Be careful what you pray for

snowy churchThis last summer, Joel Boot, the interim executive director of the Christian Reformed Church, asked us all to pray for rain. And many of us did. I too have been praying. And sometimes “no” is an answer.

As the harvest happened, as people heard from the insurance companies on what was covered and not by drought insurance, I continued to pray for rain for our dry and weary land. It has been dry. Cracks appeared in the ground. Big, dry, opened cracks. We even had a dust storm one day. The high heat temperatures baked us while the hot dry winds fried up the corn. It wasn’t pretty.

And we continued to pray for rain. I turned my prayers to prayers of provision. Praying that God provide for us. That God sustain us during this time. I prayed that God let us trust in Him for all our needs, including rain.

People asked: What is God trying to teach us? Did we do something wrong to not receive the much needed rain? People were wondering. People were hurting. We needed rain. We needed moisture for our dry and weary land.

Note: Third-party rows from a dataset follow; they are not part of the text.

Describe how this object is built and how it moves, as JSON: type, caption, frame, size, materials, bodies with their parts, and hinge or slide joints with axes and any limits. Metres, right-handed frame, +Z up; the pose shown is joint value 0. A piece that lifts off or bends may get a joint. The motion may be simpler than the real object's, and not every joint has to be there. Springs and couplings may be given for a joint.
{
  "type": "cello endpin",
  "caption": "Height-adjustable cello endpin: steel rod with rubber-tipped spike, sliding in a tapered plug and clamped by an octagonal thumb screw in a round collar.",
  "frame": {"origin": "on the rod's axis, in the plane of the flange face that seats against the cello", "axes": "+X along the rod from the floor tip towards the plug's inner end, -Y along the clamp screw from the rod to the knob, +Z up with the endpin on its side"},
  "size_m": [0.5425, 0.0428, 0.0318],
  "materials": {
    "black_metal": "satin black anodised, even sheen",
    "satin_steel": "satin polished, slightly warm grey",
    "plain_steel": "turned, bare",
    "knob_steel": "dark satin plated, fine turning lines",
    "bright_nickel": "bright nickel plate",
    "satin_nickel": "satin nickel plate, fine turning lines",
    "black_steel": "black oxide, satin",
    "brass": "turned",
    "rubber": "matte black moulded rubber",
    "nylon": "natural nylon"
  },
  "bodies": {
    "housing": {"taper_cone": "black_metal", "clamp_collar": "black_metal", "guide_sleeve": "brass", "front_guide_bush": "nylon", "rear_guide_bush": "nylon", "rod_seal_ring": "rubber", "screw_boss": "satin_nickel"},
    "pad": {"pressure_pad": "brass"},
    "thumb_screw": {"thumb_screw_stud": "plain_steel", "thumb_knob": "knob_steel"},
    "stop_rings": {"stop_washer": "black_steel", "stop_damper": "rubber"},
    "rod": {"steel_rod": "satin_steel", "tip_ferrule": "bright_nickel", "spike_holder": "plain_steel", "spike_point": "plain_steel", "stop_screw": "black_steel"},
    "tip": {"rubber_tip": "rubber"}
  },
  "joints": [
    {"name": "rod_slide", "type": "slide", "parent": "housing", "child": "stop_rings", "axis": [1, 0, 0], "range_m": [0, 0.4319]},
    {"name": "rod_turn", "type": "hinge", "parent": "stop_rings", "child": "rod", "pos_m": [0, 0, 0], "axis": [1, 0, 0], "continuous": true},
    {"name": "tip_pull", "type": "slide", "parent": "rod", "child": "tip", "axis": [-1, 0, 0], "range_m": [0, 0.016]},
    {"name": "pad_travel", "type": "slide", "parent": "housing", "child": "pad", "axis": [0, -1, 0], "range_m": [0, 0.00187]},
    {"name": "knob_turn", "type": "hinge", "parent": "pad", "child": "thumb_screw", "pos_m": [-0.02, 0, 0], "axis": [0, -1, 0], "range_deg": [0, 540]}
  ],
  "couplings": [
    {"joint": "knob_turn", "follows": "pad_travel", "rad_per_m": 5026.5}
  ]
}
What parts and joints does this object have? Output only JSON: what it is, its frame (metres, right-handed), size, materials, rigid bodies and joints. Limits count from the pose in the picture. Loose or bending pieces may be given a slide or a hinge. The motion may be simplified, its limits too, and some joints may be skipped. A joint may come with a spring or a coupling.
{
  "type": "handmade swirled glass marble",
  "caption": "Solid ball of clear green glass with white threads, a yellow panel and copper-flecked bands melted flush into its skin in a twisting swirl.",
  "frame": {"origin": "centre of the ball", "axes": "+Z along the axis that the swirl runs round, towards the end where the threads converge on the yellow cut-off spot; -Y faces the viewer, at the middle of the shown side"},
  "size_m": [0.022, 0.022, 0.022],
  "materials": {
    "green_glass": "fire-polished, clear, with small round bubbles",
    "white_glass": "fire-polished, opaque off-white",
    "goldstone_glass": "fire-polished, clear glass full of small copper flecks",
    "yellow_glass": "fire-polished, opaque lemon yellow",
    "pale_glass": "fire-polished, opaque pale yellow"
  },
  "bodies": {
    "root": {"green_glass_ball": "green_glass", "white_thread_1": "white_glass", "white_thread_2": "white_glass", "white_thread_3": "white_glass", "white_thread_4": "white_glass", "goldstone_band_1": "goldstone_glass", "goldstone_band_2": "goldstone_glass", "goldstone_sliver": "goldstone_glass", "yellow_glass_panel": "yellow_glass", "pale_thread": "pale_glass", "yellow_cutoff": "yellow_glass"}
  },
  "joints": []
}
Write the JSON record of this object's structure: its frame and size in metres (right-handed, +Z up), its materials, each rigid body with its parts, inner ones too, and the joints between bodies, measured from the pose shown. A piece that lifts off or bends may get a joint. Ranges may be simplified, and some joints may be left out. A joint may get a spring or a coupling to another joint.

Now, I can get all theological about things. I can talk about the direct verses permissive will of God. I can talk about how sin has distorted this world and made drought possible. I can talk about how in Genesis it says that the land will rebel against us. But I didn’t. I continued to pray for moisture.

As planting season is coming upon us, we’ve been praying for moisture even more. We’ve had some snow, but not enough. And so we continue to pray for moisture.

As I am writing this, with the clickity clacks of the keyboard in the silence of my office, it is snowing outside. I mean really snowing. 10 inches or more expected. In April no less. My kids have had two snow days in a row. My wife asked me next time I pray from the pulpit for moisture, be more specific.

So, I’m being careful of what I pray for now. I think I’ll pray for rain this time around instead of just moisture.